TYPES OF MARKET TRENDS (WITH EXPLANATION)
*1. Structural Trend*
- Explanation: The long-term directional framework of the market, driven by institutional capital and economic cycles. It defines whether the market is broadly bullish, bearish, or neutral over years.
Key Traits:
- Visible on Monthly and Weekly charts
- Survives multiple corrections
- Guides long-term investment decisions
*2. Primary Trend*
- Explanation: The main dominant trend within a market cycle, lasting several months to years.

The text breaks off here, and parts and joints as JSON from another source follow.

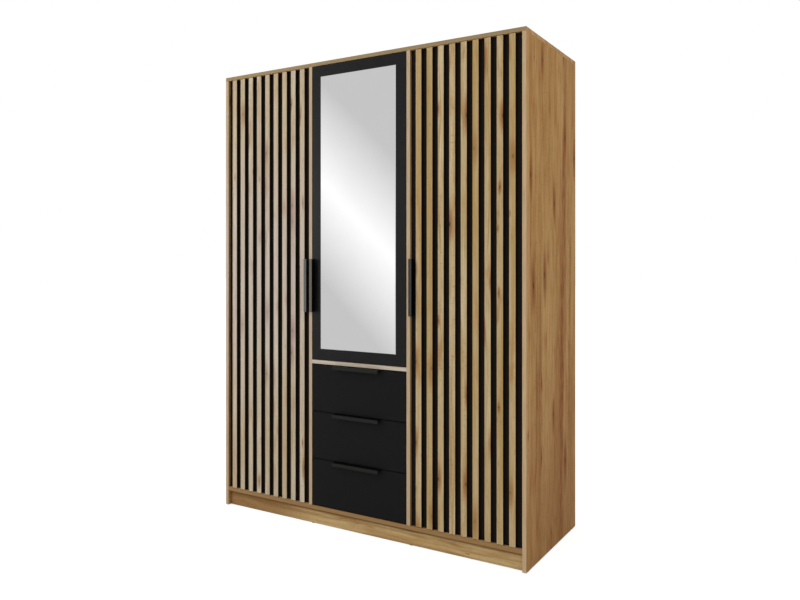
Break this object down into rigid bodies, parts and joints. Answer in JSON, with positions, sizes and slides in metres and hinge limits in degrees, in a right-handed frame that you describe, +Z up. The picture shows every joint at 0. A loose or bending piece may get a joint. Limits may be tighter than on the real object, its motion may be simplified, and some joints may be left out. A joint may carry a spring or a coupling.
{
  "type": "wardrobe with doors",
  "caption": "Wardrobe in oak decor with slatted hinged doors, a mirror door and drawers on slides, with shelves and a hanging rail inside.",
  "frame": {"origin": "on the floor, in the middle of the outline, handles included", "axes": "+Z up; the doors face -Y; +X to the right as seen from the front"},
  "size_m": [1.5, 0.594, 2.01],
  "materials": {
    "oak_decor": "matt oak-decor melamine, knotty grain",
    "black_board": "matt black melamine",
    "black_handle": "matt black powder coat",
    "mirror_glass": "silvered float glass, ground edge",
    "zinc_steel": "zinc-plated",
    "chrome_rail": "polished",
    "drawer_board": "light grey melamine",
    "hardboard": "smooth lacquered hardboard",
    "black_plastic": "moulded"
  },
  "bodies": {
    "carcass": {"side_left": "oak_decor", "side_right": "oak_decor", "top_panel": "oak_decor", "bottom_panel": "oak_decor", "partition_left": "oak_decor", "partition_right": "oak_decor", "middle_shelf": "oak_decor", "back_panels": "hardboard", "plinth_front": "oak_decor", "plinth_rear": "oak_decor", "hat_shelf": "oak_decor", "loose_shelves_middle": "oak_decor", "loose_shelves_right": "oak_decor", "hanging_rail": "chrome_rail", "rail_brackets": "zinc_steel", "shelf_pins": "zinc_steel", "hinge_arms": "zinc_steel", "hinge_plates": "zinc_steel", "floor_glides": "black_plastic", "wall_brackets": "zinc_steel", "carcass_screws": "zinc_steel", "cam_locks": "zinc_steel", "drawer_1_slide_outer": "zinc_steel", "drawer_2_slide_outer": "zinc_steel", "drawer_3_slide_outer": "zinc_steel"},
    "left_door": {"left_door_panel": "black_board", "left_door_slats": "oak_decor", "left_door_handle": "black_handle", "left_door_hinge_cups": "zinc_steel"},
    "mirror_door": {"mirror_door_panel": "black_board", "mirror_glass": "mirror_glass", "mirror_door_handle": "black_handle", "mirror_door_hinge_cups": "zinc_steel"},
    "right_door": {"right_door_panel": "black_board", "right_door_slats": "oak_decor", "right_door_handle": "black_handle", "right_door_hinge_cups": "zinc_steel"},
    "drawer_1": {"drawer_1_front": "black_board", "drawer_1_handle": "black_handle", "drawer_1_sides": "drawer_board", "drawer_1_ends": "drawer_board", "drawer_1_bottom": "hardboard", "drawer_1_slide_inner": "zinc_steel"},
    "drawer_1_slide_members": {"drawer_1_slide_middle": "zinc_steel"},
    "drawer_2": {"drawer_2_front": "black_board", "drawer_2_handle": "black_handle", "drawer_2_sides": "drawer_board", "drawer_2_ends": "drawer_board", "drawer_2_bottom": "hardboard", "drawer_2_slide_inner": "zinc_steel"},
    "drawer_2_slide_members": {"drawer_2_slide_middle": "zinc_steel"},
    "drawer_3": {"drawer_3_front": "black_board", "drawer_3_handle": "black_handle", "drawer_3_sides": "drawer_board", "drawer_3_ends": "drawer_board", "drawer_3_bottom": "hardboard", "drawer_3_slide_inner": "zinc_steel"},
    "drawer_3_slide_members": {"drawer_3_slide_middle": "zinc_steel"}
  },
  "joints": [
    {"name": "left_door_hinge", "type": "hinge", "parent": "carcass", "child": "left_door", "pos_m": [-0.712, -0.2535, 0.086], "axis": [0, 0, -1], "range_deg": [0, 95]},
    {"name": "mirror_door_hinge", "type": "hinge", "parent": "carcass", "child": "mirror_door", "pos_m": [0.21733, -0.2655, 0.703], "axis": [0, 0, 1], "range_deg": [0, 95]},
    {"name": "right_door_hinge", "type": "hinge", "parent": "carcass", "child": "right_door", "pos_m": [0.712, -0.2535, 0.086], "axis": [0, 0, 1], "range_deg": [0, 95]},
    {"name": "drawer_1_slide", "type": "slide", "parent": "carcass", "child": "drawer_1", "axis": [0, -1, 0], "range_m": [0, 0.42]},
    {"name": "drawer_1_slide_members", "type": "slide", "parent": "carcass", "child": "drawer_1_slide_members", "axis": [0, -1, 0], "range_m": [0, 0.21]},
    {"name": "drawer_2_slide", "type": "slide", "parent": "carcass", "child": "drawer_2", "axis": [0, -1, 0], "range_m": [0, 0.42]},
    {"name": "drawer_2_slide_members", "type": "slide", "parent": "carcass", "child": "drawer_2_slide_members", "axis": [0, -1, 0], "range_m": [0, 0.21]},
    {"name": "drawer_3_slide", "type": "slide", "parent": "carcass", "child": "drawer_3", "axis": [0, -1, 0], "range_m": [0, 0.42]},
    {"name": "drawer_3_slide_members", "type": "slide", "parent": "carcass", "child": "drawer_3_slide_members", "axis": [0, -1, 0], "range_m": [0, 0.21]}
  ],
  "couplings": [
    {"joint": "drawer_1_slide_members", "follows": "drawer_1_slide", "ratio": 0.5},
    {"joint": "drawer_2_slide_members", "follows": "drawer_2_slide", "ratio": 0.5},
    {"joint": "drawer_3_slide_members", "follows": "drawer_3_slide", "ratio": 0.5}
  ]
}
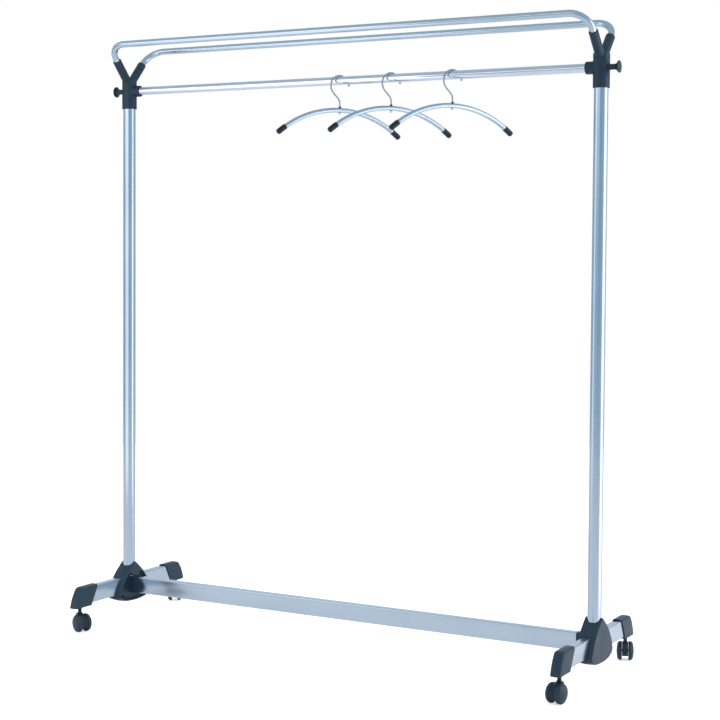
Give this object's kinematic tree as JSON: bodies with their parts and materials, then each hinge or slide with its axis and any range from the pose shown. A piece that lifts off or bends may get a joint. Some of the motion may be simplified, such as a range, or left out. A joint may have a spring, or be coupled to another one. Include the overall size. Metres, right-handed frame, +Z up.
{
  "type": "rolling garment stand",
  "caption": "Wheeled valet stand: tubular frame with hat rails, chrome hanging bar, coat pegs, swivel twin-wheel casters and arched hangers that slide and swivel.",
  "frame": {"origin": "on the floor under the middle of the hanging bar, midway between the posts", "axes": "+X along the hanging bar to the right, +Y to the back, +Z up"},
  "size_m": [1.5004, 0.5191, 1.6132],
  "materials": {
    "silver_paint": "satin silver powder coat",
    "hanger_paint": "satin silver-blue paint",
    "bar_chrome": "polished chrome plate",
    "plain_steel": "zinc-plated",
    "caster_steel": "bright zinc",
    "hook_wire": "plated wire",
    "charcoal_plastic": "fine moulded grain",
    "caster_plastic": "smooth moulded",
    "wheel_nylon": "smooth hard nylon",
    "tip_plastic": "smooth moulded"
  },
  "bodies": {
    "frame": {"post_left": "silver_paint", "post_right": "silver_paint", "post_spigots": "plain_steel", "leg_tube_left": "silver_paint", "leg_tube_right": "silver_paint", "base_beam": "silver_paint", "beam_end_piece_left": "charcoal_plastic", "beam_end_piece_right": "charcoal_plastic", "beam_bolts": "plain_steel", "hub_outer_cover_left": "charcoal_plastic", "hub_inner_cover_left": "charcoal_plastic", "hub_outer_cover_right": "charcoal_plastic", "hub_inner_cover_right": "charcoal_plastic", "hub_screws": "plain_steel", "leg_end_cap_fl": "charcoal_plastic", "leg_end_cap_fr": "charcoal_plastic", "leg_end_cap_bl": "charcoal_plastic", "leg_end_cap_br": "charcoal_plastic", "caster_sockets": "charcoal_plastic", "caster_stems": "caster_steel", "top_connector_left": "charcoal_plastic", "top_connector_right": "charcoal_plastic", "upper_rail_front": "silver_paint", "upper_rail_back": "silver_paint", "hanging_bar": "bar_chrome", "bar_end_plugs": "plain_steel", "peg_studs": "plain_steel", "coat_peg_left": "charcoal_plastic", "coat_peg_right": "charcoal_plastic"},
    "caster_fl": {"caster_hood_fl": "caster_plastic", "caster_axle_fl": "caster_steel"},
    "wheel_fl_a": {"caster_wheel_fl_a": "wheel_nylon"},
    "wheel_fl_b": {"caster_wheel_fl_b": "wheel_nylon"},
    "caster_fr": {"caster_hood_fr": "caster_plastic", "caster_axle_fr": "caster_steel"},
    "wheel_fr_a": {"caster_wheel_fr_a": "wheel_nylon"},
    "wheel_fr_b": {"caster_wheel_fr_b": "wheel_nylon"},
    "caster_bl": {"caster_hood_bl": "caster_plastic", "caster_axle_bl": "caster_steel"},
    "wheel_bl_a": {"caster_wheel_bl_a": "wheel_nylon"},
    "wheel_bl_b": {"caster_wheel_bl_b": "wheel_nylon"},
    "caster_br": {"caster_hood_br": "caster_plastic", "caster_axle_br": "caster_steel"},
    "wheel_br_a": {"caster_wheel_br_a": "wheel_nylon"},
    "wheel_br_b": {"caster_wheel_br_b": "wheel_nylon"},
    "hook_1": {"hanger_1_hook": "hook_wire", "hanger_1_nut": "hook_wire"},
    "arch_1": {"hanger_1_arch": "hanger_paint", "hanger_1_tips": "tip_plastic", "hanger_1_ferrule": "hook_wire"},
    "hook_2": {"hanger_2_hook": "hook_wire", "hanger_2_nut": "hook_wire"},
    "arch_2": {"hanger_2_arch": "hanger_paint", "hanger_2_tips": "tip_plastic", "hanger_2_ferrule": "hook_wire"},
    "hook_3": {"hanger_3_hook": "hook_wire", "hanger_3_nut": "hook_wire"},
    "arch_3": {"hanger_3_arch": "hanger_paint", "hanger_3_tips": "tip_plastic", "hanger_3_ferrule": "hook_wire"}
  },
  "joints": [
    {"name": "caster_fl_swivel", "type": "hinge", "parent": "frame", "child": "caster_fl", "pos_m": [-0.703, -0.221, 0.05], "axis": [0, 0, 1], "continuous": true},
    {"name": "wheel_fl_a_spin", "type": "hinge", "parent": "caster_fl", "child": "wheel_fl_a", "pos_m": [-0.69147, -0.22582, 0.024], "axis": [0.3859, 0.9225, 0], "continuous": true},
    {"name": "wheel_fl_b_spin", "type": "hinge", "parent": "caster_fl", "child": "wheel_fl_b", "pos_m": [-0.69147, -0.22582, 0.024], "axis": [0.3859, 0.9225, 0], "continuous": true},
    {"name": "caster_fr_swivel", "type": "hinge", "parent": "frame", "child": "caster_fr", "pos_m": [0.703, -0.221, 0.05], "axis": [0, 0, 1], "continuous": true},
    {"name": "wheel_fr_a_spin", "type": "hinge", "parent": "caster_fr", "child": "wheel_fr_a", "pos_m": [0.70141, -0.2334, 0.024], "axis": [0.9919, -0.1271, 0], "continuous": true},
    {"name": "wheel_fr_b_spin", "type": "hinge", "parent": "caster_fr", "child": "wheel_fr_b", "pos_m": [0.70141, -0.2334, 0.024], "axis": [0.9919, -0.1271, 0], "continuous": true},
    {"name": "caster_bl_swivel", "type": "hinge", "parent": "frame", "child": "caster_bl", "pos_m": [-0.703, 0.221, 0.05], "axis": [0, 0, 1], "continuous": true},
    {"name": "wheel_bl_a_spin", "type": "hinge", "parent": "caster_bl", "child": "wheel_bl_a", "pos_m": [-0.71029, 0.23115, 0.024], "axis": [-0.8121, -0.5835, 0], "continuous": true},
    {"name": "wheel_bl_b_spin", "type": "hinge", "parent": "caster_bl", "child": "wheel_bl_b", "pos_m": [-0.71029, 0.23115, 0.024], "axis": [-0.8121, -0.5835, 0], "continuous": true},
    {"name": "caster_br_swivel", "type": "hinge", "parent": "frame", "child": "caster_br", "pos_m": [0.703, 0.221, 0.05], "axis": [0, 0, 1], "continuous": true},
    {"name": "wheel_br_a_spin", "type": "hinge", "parent": "caster_br", "child": "wheel_br_a", "pos_m": [0.69877, 0.23276, 0.024], "axis": [-0.9409, -0.3387, 0], "continuous": true},
    {"name": "wheel_br_b_spin", "type": "hinge", "parent": "caster_br", "child": "wheel_br_b", "pos_m": [0.69877, 0.23276, 0.024], "axis": [-0.9409, -0.3387, 0], "continuous": true},
    {"name": "hanger_1_slide", "type": "slide", "parent": "frame", "child": "hook_1", "axis": [1, 0, 0], "range_m": [-0.56, 0.08]},
    {"name": "hanger_1_swivel", "type": "hinge", "parent": "hook_1", "child": "arch_1", "pos_m": [-0.02, 0, 1.4085], "axis": [0, 0, 1], "range_deg": [-30, 30]},
    {"name": "hanger_2_slide", "type": "slide", "parent": "frame", "child": "hook_2", "axis": [1, 0, 0], "range_m": [-0.08, 0.1]},
    {"name": "hanger_2_swivel", "type": "hinge", "parent": "hook_2", "child": "arch_2", "pos_m": [0.132, 0, 1.4085], "axis": [0, 0, 1], "range_deg": [-30, 30]},
    {"name": "hanger_3_slide", "type": "slide", "parent": "frame", "child": "hook_3", "axis": [1, 0, 0], "range_m": [-0.1, 0.27]},
    {"name": "hanger_3_swivel", "type": "hinge", "parent": "hook_3", "child": "arch_3", "pos_m": [0.307, 0, 1.4085], "axis": [0, 0, 1], "range_deg": [-30, 30]}
  ]
}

It reflects sustained optimism or pessimism in the market.
- Seen on Weekly charts
- Often aligns with structural trend
- Most important trend for positional traders
*3. Secondary Trend (Intermediate Trend)*
- Explanation: A counter-move or continuation phase within the primary trend. These trends correct excesses or provide continuation opportunities.
- Lasts weeks to months
- Appears on Daily charts
- Can move against the primary trend
*4. Secular Trend*
- Explanation: A very long-term trend driven by demographics, technology, or policy changes. It can span decades.
Key Traits:
- Multi-year to multi-decade duration
- Often contains multiple primary trends
- Seen in long-term indices and commodities
*5. Cyclical Trend*
- Explanation: A trend caused by economic or industry cycles such as interest rate changes, credit expansion, or commodity cycles.
- Repeats over time
- Time-bound
- Strong in sectoral and thematic markets
*6. Momentum Trend*
- Explanation: A trend powered by speed and participation, often driven by breakouts, news, or sentiment.
- Fast and aggressive
- Short-lived if not supported structurally
- High volatility
*7. Tactical Trend*
- Explanation: A short-term tradable trend used for timing entries and exits.
- Lasts days to weeks
- Seen on Daily and intraday charts
- Execution-focused
*8. Micro Trend*
- Explanation: Very short-lived price movements caused by order flow, speculation, or intraday volatility.
- Minutes to days
- Highly noisy
- Not suitable for trend investing
*9. Counter-Trend*
- Explanation: A move against the dominant trend, often corrective in nature.
- Sharp but risky
- Lower probability
- Best for experienced traders
*10. Range-Bound (Sideways) Trend*
- Explanation: A market that oscillates between support and resistance without directional commitment.
- Lack of trend direction
- Volatility compression
- Precedes breakouts or breakdowns
*11. Distribution Trend*
- Explanation: A late-stage trend where smart money gradually exits positions, often before a major decline.
- Increasing volatility
- Failure to make new highs
- Often precedes trend reversal
*12. Accumulation Trend*
- Explanation: A phase where informed participants quietly build positions before a new trend begins.
- Narrow ranges
- Reduced volatility
- Appears after downtrends
*13. Expansion Trend*
- Explanation: A phase where volatility and price both expand in the direction of the trend.
- Strong participation
- Wide-range candles
- Confirms trend strength
*14. Exhaustion Trend*
- Explanation: The final phase of a trend where momentum peaks and sustainability weakens.